Problem:
From the listing below, pull each line that includes "axes".

Data provided:
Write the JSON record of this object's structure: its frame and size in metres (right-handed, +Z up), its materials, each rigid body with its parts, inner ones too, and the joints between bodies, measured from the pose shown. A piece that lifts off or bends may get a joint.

==

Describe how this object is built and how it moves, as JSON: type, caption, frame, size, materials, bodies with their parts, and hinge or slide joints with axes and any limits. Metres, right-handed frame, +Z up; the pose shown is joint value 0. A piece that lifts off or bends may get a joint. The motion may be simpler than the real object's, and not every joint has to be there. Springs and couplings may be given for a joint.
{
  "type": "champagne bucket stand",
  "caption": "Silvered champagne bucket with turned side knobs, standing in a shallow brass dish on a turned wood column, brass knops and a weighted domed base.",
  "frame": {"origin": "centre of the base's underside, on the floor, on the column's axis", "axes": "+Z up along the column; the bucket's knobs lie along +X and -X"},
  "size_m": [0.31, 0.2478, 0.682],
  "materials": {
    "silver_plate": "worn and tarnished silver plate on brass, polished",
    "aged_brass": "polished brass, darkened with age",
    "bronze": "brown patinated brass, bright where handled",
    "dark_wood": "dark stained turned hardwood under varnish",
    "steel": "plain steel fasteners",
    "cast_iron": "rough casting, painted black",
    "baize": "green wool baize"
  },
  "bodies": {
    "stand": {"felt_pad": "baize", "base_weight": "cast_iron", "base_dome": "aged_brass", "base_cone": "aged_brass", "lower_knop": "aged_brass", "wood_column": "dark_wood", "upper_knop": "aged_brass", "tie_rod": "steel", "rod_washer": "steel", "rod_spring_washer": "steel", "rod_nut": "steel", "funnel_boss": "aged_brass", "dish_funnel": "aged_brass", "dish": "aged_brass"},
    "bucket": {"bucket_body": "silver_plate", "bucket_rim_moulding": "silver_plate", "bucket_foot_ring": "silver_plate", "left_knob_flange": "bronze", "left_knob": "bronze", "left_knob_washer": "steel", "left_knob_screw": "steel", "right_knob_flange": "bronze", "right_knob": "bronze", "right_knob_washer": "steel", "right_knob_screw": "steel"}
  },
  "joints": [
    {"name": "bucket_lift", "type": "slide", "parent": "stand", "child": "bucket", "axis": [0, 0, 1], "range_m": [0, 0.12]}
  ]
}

Result for this exercise:
Describe how this object is built and how it moves, as JSON: type, caption, frame, size, materials, bodies with their parts, and hinge or slide joints with axes and any limits. Metres, right-handed frame, +Z up; the pose shown is joint value 0. A piece that lifts off or bends may get a joint. The motion may be simpler than the real object's, and not every joint has to be there. Springs and couplings may be given for a joint.
  "frame": {"origin": "centre of the base's underside, on the floor, on the column's axis", "axes": "+Z up along the column; the bucket's knobs lie along +X and -X"},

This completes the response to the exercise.